● **What the task requires**: From the listing that follows, extract every line and set it down unaltered.

● **Collected data**:
-.-.-
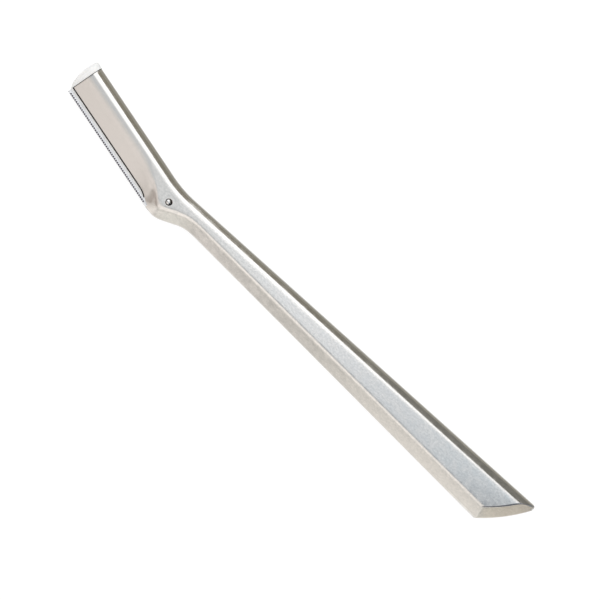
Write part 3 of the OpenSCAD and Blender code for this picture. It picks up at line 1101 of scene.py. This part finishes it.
# White plastic: its tone follows the mould's flow lines a little, and mostly the crown's height
PLASTIC_TONES = ((0.75, 0.755, 0.74), (0.935, 0.935, 0.925))
PLASTIC_ROUGH = (0.28, 0.31)
PLASTIC_GLOW = {"IOR": 1.49, "Subsurface Weight": 0.25, "Subsurface Radius": (1.0, 0.95, 0.9),
                "Subsurface Scale": 0.0006}
FLOW = {"size": 1.1, "detail": 3.0, "stretch": (0.5, 1, 1), "turn": radians(30)}
FLOW_SHARE = 0.1
CROWN_TONE = (0.04, 0.94)
CROWN_Z = (0.0026, 0.0038)


def white_plastic():
    """Glossy moulding that takes in a little light."""
    material, tree, surface = new_material("white_plastic")
    flow = noise(tree, **FLOW)
    crown = joined(tree, "ADD", span(tree, flow, 0, FLOW_SHARE),
                   along(tree, "Z", *CROWN_TONE, *CROWN_Z))
    tone(tree, surface, crown, PLASTIC_TONES, 0.0, 1.0)
    roughen(tree, surface, flow, PLASTIC_ROUGH)
    set_inputs(surface, PLASTIC_GLOW)
    relief(tree, surface, noise(tree, size=0.8), depth=0.0002)
    return material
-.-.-
● **Answer to the problem**:
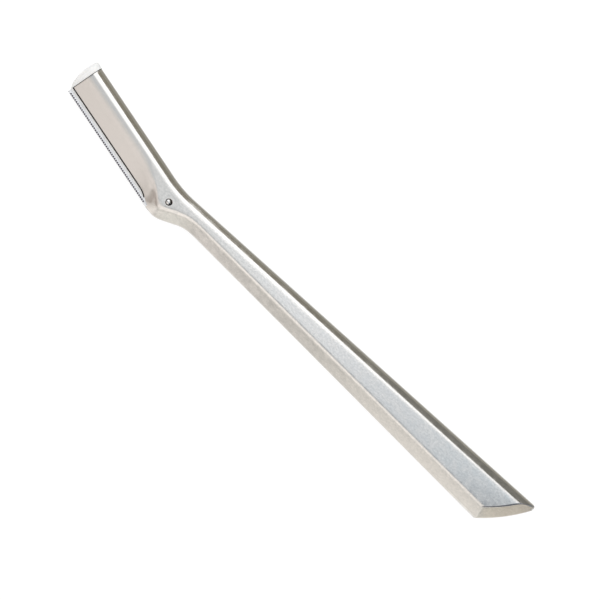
Write part 3 of the OpenSCAD and Blender code for this picture. It picks up at line 1101 of scene.py. This part finishes it.
# White plastic: its tone follows the mould's flow lines a little, and mostly the crown's height
PLASTIC_TONES = ((0.75, 0.755, 0.74), (0.935, 0.935, 0.925))
PLASTIC_ROUGH = (0.28, 0.31)
PLASTIC_GLOW = {"IOR": 1.49, "Subsurface Weight": 0.25, "Subsurface Radius": (1.0, 0.95, 0.9),
                "Subsurface Scale": 0.0006}
FLOW = {"size": 1.1, "detail": 3.0, "stretch": (0.5, 1, 1), "turn": radians(30)}
FLOW_SHARE = 0.1
CROWN_TONE = (0.04, 0.94)
CROWN_Z = (0.0026, 0.0038)


def white_plastic():
    """Glossy moulding that takes in a little light."""
    material, tree, surface = new_material("white_plastic")
    flow = noise(tree, **FLOW)
    crown = joined(tree, "ADD", span(tree, flow, 0, FLOW_SHARE),
                   along(tree, "Z", *CROWN_TONE, *CROWN_Z))
    tone(tree, surface, crown, PLASTIC_TONES, 0.0, 1.0)
    roughen(tree, surface, flow, PLASTIC_ROUGH)
    set_inputs(surface, PLASTIC_GLOW)
    relief(tree, surface, noise(tree, size=0.8), depth=0.0002)
    return material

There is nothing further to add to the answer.